Celery and Stilton Soup
Hello again, after my summer break. I am writing from my new residence, only ankle deep in cardboard boxes – I’ll be able to see the carpet soon. I am also busy dealing with a bumper crop of cooking apples, exact variety yet to be established. I will give you the best of my efforts in due course. Despite the recent warm spell, the apples and the arrival of the game season have got me thinking in a more autumnal direction. The soup that follows is an excellent standby especially in colder weather.

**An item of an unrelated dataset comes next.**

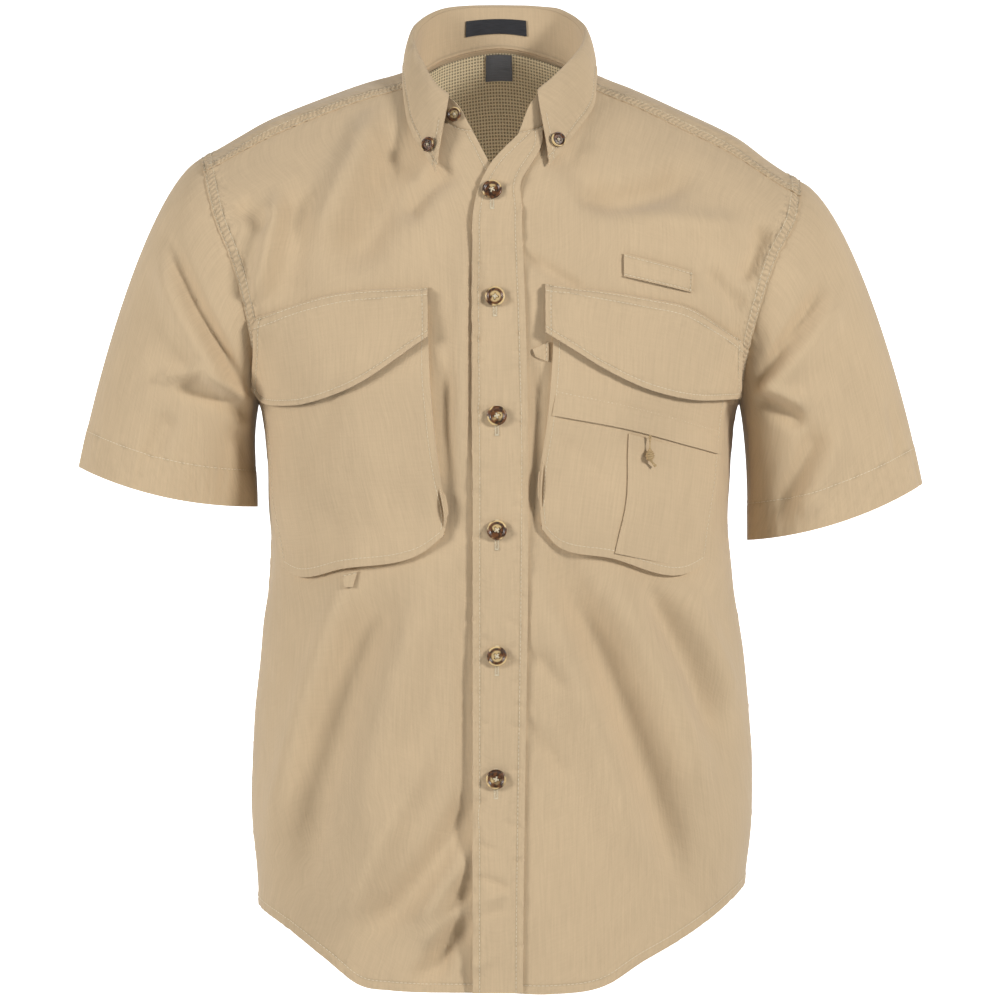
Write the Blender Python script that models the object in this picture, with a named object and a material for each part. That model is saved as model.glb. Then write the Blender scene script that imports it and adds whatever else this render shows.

It would make a fantastic Christmas Dinner/Sunday Lunch starter.
Serves 6
* 2 medium onions * 1 large head celery – about 700g, chopped * 2 tsp celery seed750 ml chicken or vegetable stock (real stuff please – you know my opinion on cubes, but in this case they really would not work as the cheese is fairly salty too) 150mls white wine 150g stilton, chopped – you can use the rind too black pepper
Chop the onions and then cook gently in a little olive oil with the lid on the pan – do not brown them. Add the celery, celery seed, stock and wine and then simmer gently until the veg is soft. Add the stilton and allow to melt into the soup. Let it cool for a while before pureeing in a blender (to avoid third degree burns). Reheat before serving and season with black pepper. Consider some salt, but it probably won’t need it.